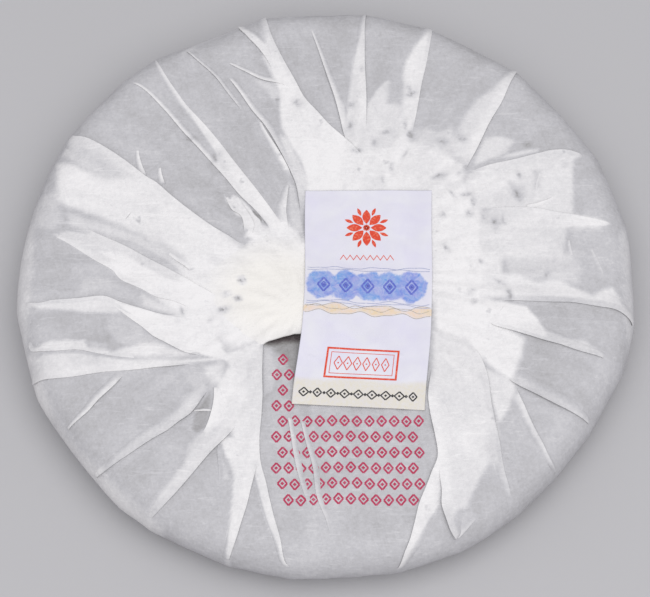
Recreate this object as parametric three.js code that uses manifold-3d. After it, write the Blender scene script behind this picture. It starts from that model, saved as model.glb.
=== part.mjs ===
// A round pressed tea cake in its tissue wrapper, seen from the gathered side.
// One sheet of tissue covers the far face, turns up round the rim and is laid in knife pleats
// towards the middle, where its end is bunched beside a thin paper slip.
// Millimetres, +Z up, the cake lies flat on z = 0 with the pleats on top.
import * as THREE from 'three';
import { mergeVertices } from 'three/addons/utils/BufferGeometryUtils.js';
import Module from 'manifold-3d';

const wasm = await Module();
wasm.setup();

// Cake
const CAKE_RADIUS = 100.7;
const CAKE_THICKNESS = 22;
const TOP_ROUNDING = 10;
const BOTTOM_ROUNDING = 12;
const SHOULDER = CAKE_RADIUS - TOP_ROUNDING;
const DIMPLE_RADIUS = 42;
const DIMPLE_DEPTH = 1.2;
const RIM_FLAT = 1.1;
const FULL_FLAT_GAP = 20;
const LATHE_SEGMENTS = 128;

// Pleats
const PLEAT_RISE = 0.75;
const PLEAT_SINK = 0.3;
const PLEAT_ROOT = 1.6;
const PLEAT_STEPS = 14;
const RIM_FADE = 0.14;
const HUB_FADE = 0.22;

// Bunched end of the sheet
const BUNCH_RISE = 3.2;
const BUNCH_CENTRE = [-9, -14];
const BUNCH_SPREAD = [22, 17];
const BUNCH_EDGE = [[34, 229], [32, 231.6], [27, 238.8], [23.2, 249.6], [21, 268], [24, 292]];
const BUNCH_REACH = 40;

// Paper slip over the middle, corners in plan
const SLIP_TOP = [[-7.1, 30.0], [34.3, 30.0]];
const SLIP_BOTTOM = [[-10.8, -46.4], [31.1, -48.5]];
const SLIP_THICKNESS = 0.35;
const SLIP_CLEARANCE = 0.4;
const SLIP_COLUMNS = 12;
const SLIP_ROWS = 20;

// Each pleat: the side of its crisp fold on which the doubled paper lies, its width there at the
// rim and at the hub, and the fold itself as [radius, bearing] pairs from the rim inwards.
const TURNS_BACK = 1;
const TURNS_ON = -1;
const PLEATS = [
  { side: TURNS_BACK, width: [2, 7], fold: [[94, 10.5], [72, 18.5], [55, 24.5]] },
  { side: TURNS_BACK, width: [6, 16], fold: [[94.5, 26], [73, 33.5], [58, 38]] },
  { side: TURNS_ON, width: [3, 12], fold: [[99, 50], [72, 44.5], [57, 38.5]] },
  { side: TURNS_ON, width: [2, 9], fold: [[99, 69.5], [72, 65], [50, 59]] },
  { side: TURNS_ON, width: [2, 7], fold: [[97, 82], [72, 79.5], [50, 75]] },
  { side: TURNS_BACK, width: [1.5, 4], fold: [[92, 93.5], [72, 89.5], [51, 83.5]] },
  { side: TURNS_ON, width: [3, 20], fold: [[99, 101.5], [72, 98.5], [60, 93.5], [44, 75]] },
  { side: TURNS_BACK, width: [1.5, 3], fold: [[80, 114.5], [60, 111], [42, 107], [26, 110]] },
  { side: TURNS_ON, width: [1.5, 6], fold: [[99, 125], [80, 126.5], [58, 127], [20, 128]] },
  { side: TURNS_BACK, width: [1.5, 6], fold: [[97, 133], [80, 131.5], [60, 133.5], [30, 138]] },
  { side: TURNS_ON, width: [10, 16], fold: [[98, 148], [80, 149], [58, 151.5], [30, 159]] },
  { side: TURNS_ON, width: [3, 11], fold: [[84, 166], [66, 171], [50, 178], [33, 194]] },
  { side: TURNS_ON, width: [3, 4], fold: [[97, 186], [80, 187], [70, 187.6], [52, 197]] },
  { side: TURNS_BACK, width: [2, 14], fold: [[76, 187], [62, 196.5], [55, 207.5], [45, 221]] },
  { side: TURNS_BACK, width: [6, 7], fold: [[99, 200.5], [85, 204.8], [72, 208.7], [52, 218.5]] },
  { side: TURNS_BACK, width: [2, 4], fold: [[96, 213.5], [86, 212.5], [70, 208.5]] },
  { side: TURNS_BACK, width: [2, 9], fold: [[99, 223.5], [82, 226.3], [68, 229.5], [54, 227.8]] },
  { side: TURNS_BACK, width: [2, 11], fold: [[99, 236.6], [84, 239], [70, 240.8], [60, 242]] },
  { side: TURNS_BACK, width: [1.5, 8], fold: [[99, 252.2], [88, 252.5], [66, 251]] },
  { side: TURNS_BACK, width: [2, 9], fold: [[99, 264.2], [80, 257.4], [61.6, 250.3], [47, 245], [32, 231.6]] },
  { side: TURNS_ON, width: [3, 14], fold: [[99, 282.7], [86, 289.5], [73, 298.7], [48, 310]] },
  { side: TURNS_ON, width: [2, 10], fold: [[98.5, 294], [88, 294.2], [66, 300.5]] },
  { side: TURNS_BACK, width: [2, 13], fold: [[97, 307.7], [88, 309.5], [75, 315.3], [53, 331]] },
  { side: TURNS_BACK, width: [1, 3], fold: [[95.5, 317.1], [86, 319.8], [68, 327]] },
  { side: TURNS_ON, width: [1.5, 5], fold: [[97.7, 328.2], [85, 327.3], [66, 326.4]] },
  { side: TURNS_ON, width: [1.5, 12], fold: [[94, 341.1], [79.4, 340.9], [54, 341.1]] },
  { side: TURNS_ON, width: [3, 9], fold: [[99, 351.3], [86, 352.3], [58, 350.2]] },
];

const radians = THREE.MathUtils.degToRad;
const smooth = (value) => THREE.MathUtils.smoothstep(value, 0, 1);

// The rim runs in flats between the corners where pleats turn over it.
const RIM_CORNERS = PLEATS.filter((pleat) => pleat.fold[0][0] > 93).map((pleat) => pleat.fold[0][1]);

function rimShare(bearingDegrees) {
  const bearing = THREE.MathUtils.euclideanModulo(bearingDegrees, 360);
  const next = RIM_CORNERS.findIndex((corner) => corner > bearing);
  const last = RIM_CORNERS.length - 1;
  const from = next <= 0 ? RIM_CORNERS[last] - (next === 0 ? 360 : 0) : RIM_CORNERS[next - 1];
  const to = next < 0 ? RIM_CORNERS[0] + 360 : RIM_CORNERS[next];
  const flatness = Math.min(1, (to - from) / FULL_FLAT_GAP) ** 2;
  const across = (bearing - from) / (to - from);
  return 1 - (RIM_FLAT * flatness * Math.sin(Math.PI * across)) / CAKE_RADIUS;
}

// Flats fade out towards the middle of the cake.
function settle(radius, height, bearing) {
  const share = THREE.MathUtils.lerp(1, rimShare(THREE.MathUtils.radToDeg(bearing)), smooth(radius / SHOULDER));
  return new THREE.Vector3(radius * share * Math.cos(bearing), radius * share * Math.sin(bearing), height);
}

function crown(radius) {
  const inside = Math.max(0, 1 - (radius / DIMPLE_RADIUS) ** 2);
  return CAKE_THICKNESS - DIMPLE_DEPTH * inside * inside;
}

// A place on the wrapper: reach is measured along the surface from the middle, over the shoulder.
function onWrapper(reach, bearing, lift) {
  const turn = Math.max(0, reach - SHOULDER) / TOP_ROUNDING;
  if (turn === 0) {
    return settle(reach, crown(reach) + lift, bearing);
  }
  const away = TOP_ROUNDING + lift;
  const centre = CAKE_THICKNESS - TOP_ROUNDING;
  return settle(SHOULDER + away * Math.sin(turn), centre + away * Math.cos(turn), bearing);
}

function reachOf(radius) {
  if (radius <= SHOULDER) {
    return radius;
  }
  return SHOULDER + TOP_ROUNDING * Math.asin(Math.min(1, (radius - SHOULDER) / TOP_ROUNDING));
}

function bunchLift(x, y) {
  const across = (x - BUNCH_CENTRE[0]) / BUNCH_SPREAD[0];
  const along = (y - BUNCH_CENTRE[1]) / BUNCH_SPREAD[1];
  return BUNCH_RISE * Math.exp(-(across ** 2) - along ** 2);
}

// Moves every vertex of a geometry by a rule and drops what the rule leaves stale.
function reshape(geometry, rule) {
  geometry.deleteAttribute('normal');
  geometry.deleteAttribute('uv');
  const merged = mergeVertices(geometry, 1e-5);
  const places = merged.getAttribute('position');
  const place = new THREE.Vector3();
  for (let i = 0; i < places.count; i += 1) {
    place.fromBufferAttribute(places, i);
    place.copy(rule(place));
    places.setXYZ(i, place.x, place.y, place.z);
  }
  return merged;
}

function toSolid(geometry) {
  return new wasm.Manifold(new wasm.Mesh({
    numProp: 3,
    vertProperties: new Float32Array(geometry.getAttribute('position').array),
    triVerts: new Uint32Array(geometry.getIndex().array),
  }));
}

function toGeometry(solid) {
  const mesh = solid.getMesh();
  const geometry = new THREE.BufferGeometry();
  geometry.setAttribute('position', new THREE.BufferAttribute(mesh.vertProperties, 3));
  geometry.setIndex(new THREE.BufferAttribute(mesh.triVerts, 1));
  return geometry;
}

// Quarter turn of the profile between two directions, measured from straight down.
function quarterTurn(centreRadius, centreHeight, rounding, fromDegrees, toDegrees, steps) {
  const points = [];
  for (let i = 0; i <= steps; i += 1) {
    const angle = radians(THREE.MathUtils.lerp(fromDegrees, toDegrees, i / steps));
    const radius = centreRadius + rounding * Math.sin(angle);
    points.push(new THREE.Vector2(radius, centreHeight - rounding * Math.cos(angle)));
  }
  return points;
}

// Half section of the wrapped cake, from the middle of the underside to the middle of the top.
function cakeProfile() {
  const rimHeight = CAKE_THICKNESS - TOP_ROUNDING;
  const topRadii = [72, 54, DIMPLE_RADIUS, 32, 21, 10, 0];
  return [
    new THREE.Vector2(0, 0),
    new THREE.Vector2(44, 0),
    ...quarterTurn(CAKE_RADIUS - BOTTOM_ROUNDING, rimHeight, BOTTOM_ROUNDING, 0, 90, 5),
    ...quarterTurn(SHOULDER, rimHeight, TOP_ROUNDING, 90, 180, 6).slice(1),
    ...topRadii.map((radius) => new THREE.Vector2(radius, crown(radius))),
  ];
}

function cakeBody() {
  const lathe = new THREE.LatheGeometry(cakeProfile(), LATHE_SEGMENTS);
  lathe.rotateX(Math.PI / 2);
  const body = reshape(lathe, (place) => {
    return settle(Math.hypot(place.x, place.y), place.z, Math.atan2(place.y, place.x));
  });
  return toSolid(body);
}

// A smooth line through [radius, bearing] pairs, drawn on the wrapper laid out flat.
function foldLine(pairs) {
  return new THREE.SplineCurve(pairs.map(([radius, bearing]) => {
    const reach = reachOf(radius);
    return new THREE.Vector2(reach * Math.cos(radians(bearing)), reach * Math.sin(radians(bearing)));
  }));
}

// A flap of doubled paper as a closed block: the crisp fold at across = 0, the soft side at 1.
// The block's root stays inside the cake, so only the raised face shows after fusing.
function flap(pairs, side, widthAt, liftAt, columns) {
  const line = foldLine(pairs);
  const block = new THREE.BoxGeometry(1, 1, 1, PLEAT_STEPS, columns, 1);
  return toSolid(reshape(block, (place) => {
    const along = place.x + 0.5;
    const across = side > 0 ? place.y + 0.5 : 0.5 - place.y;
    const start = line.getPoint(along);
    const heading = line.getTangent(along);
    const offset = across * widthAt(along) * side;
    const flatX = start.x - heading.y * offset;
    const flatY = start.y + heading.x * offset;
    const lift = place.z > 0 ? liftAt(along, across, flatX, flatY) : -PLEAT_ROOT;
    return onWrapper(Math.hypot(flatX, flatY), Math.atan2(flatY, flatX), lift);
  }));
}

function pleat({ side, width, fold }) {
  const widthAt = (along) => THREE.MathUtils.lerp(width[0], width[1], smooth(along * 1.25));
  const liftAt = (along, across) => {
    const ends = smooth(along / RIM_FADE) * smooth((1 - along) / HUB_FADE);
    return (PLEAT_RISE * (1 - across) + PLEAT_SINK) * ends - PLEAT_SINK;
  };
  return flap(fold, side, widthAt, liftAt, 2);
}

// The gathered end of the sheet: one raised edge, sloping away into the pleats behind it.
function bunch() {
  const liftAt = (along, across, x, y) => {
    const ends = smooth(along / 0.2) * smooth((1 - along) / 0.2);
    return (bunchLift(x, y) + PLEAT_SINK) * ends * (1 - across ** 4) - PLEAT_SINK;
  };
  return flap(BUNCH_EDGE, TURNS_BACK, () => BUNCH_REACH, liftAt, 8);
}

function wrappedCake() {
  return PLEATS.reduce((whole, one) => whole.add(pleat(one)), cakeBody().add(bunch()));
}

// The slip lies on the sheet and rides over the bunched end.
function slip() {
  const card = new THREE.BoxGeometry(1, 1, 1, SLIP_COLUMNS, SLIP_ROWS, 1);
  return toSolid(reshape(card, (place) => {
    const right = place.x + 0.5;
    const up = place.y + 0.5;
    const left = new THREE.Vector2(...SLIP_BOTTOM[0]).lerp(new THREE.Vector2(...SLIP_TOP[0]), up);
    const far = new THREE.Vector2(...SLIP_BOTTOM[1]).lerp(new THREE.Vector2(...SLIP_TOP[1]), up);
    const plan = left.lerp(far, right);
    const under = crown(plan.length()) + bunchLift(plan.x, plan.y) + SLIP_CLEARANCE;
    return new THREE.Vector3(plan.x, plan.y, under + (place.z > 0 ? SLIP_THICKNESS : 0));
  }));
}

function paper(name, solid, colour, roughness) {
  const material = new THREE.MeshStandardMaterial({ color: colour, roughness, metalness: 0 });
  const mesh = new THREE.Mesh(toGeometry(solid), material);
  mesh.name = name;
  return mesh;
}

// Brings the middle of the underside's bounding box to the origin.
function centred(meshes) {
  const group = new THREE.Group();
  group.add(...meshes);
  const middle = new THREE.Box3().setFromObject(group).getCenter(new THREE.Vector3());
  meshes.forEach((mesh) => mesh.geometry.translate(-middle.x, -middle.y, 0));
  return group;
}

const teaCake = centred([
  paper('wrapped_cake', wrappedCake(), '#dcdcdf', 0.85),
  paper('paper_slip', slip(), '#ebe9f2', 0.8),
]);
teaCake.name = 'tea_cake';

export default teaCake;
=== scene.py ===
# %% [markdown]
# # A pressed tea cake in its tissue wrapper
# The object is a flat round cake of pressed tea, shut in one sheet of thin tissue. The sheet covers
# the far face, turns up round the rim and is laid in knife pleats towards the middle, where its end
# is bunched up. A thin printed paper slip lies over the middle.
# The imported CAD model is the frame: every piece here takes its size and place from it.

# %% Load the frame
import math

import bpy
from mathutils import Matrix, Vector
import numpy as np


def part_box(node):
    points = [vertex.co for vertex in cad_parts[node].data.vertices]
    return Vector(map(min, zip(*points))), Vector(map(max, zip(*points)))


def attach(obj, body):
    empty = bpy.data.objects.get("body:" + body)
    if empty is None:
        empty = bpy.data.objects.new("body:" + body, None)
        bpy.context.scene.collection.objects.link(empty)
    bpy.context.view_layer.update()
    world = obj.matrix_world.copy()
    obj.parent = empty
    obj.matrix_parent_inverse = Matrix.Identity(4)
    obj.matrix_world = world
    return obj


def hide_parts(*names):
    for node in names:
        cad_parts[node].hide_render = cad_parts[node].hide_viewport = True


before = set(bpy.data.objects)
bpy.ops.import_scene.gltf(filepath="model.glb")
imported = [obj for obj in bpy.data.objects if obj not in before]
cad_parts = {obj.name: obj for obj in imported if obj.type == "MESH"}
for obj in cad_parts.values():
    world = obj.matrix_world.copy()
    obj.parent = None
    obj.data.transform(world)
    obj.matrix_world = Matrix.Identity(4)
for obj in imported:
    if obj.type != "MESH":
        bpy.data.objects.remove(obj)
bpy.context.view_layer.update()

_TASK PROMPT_
Only the lines from the one holding "to the origin." through the one holding "before = set(bpy.data.objects)" are wanted; retype them exactly.

_WRITTEN SOLUTION_
// Brings the middle of the underside's bounding box to the origin.
function centred(meshes) {
  const group = new THREE.Group();
  group.add(...meshes);
  const middle = new THREE.Box3().setFromObject(group).getCenter(new THREE.Vector3());
  meshes.forEach((mesh) => mesh.geometry.translate(-middle.x, -middle.y, 0));
  return group;
}

const teaCake = centred([
  paper('wrapped_cake', wrappedCake(), '#dcdcdf', 0.85),
  paper('paper_slip', slip(), '#ebe9f2', 0.8),
]);
teaCake.name = 'tea_cake';

export default teaCake;
=== scene.py ===
# %% [markdown]
# # A pressed tea cake in its tissue wrapper
# The object is a flat round cake of pressed tea, shut in one sheet of thin tissue. The sheet covers
# the far face, turns up round the rim and is laid in knife pleats towards the middle, where its end
# is bunched up. A thin printed paper slip lies over the middle.
# The imported CAD model is the frame: every piece here takes its size and place from it.

# %% Load the frame
import math

import bpy
from mathutils import Matrix, Vector
import numpy as np


def part_box(node):
    points = [vertex.co for vertex in cad_parts[node].data.vertices]
    return Vector(map(min, zip(*points))), Vector(map(max, zip(*points)))


def attach(obj, body):
    empty = bpy.data.objects.get("body:" + body)
    if empty is None:
        empty = bpy.data.objects.new("body:" + body, None)
        bpy.context.scene.collection.objects.link(empty)
    bpy.context.view_layer.update()
    world = obj.matrix_world.copy()
    obj.parent = empty
    obj.matrix_parent_inverse = Matrix.Identity(4)
    obj.matrix_world = world
    return obj


def hide_parts(*names):
    for node in names:
        cad_parts[node].hide_render = cad_parts[node].hide_viewport = True


before = set(bpy.data.objects)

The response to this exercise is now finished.